Research Director Scott Janzwood recommends Alex Garland’s Annihilation: In anticipation of Alex Garland’s new film Civil War, I recently revisited 2018’s Annihilation—a haunting meditation on environmental collapse and humanity’s penchant for self-destruction. Based on the Jeff Vandermeer novel, the film asks whether humanity’s steady annihilation of the natural world emanates from a deeper rot at the core of our psychology—and whether there is any hope for salvation (or at the very least, some form of absolution).
Communications Manager Nicole Pointon recommends A Paradise Built in Hell, by Rebecca Solnit: I’m currently re-reading Rebecca Solnit’s equal-parts-heartbreaking-and-inspiriting A Paradise Built in Hell.

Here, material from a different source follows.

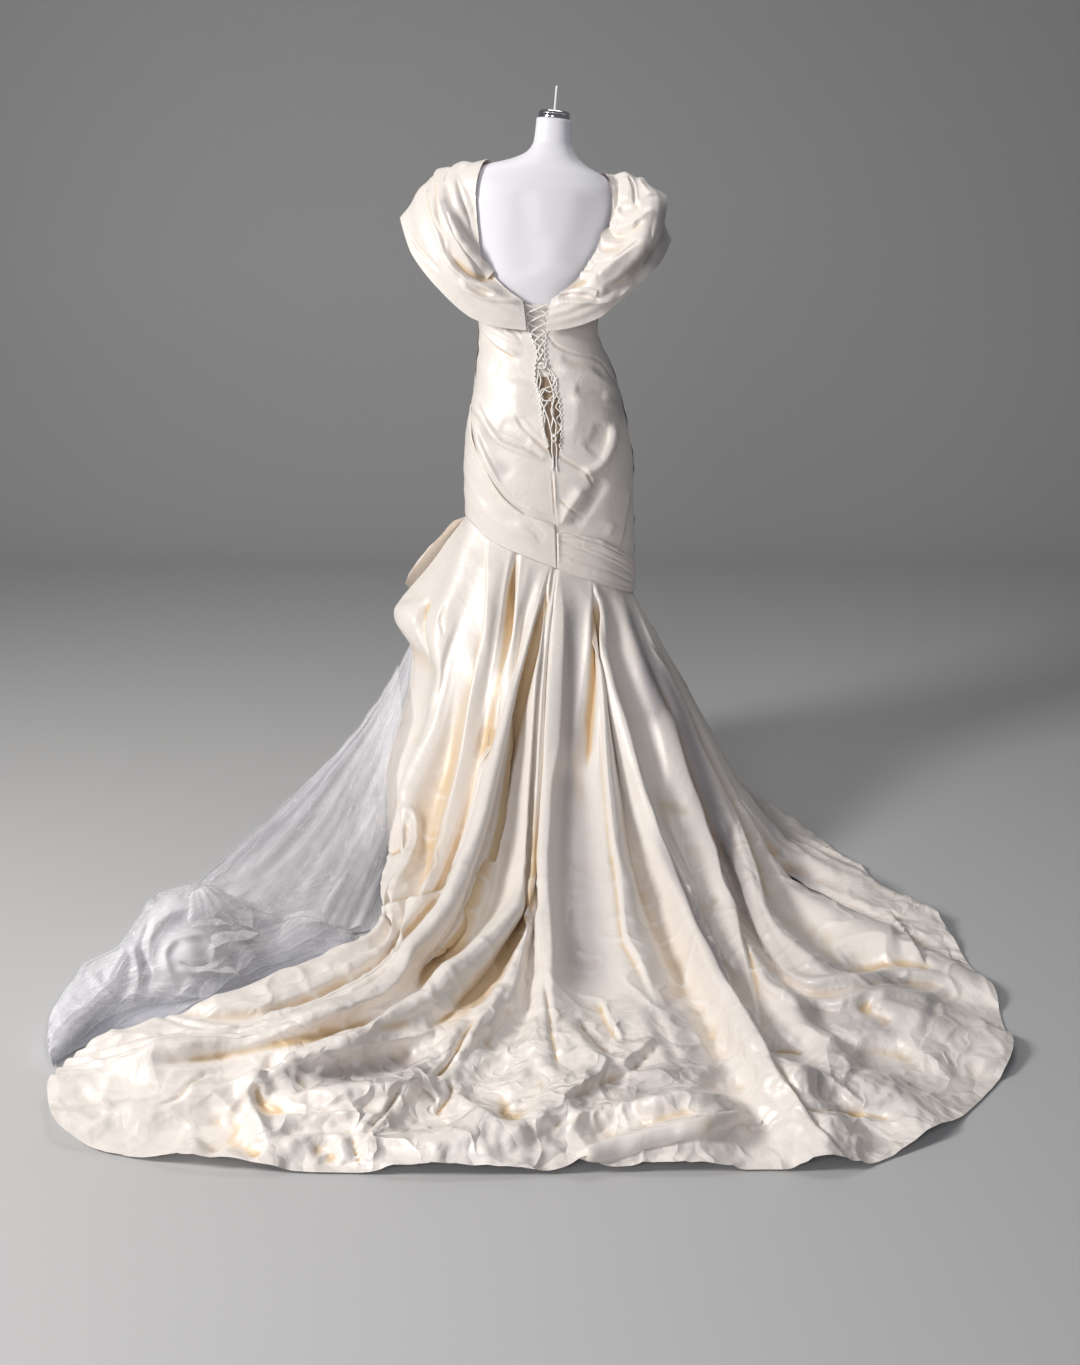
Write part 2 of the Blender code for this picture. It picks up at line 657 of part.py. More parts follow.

This time around, I’m reminding myself of its lessons—learned through Solnit’s perusal and proof of communities knitting together in disastrous circumstances—to uplift my son and counter his frequent refrain that “we are indeed going down, but we aren’t going down together.” At 17, it’s natural for him to be blighted with cynicism, especially given the current bill of faire of apocalyptic movies and video games (as well as an abundance of prepper-types on his social media feeds) but Solnit’s storytelling has the power to make the reader—and hopefully, her son—deeply consider their insular pre-disaster ways. Why wait for disaster to join in the “resilience and generosity of those around us and their ability to improvise another kind of society”? As we all face the existential threat of climate change together, Solnit’s accounts of “connection, participation, altruism, and purposefulness” are a call to action.
Operations Manager Gabriela Vieyra-Balboa recommends Ron Fricke’s Baraka: Baraka (1993), the cinematic masterpiece by Ron Fricke, speaks to the soul with its transcendent beauty. As I stumbled upon it, unaware of its essence or purpose, I was swept away by its enchanting cinematography and haunting soundtrack. I urge you to experience the magic of Baraka this Earth Day. Let it ignite within you a sense of wonder and reverence for the interconnectedness of all life on our precious planet. Allow its imagery to stir your spirit and remind you of the boundless beauty that surrounds us.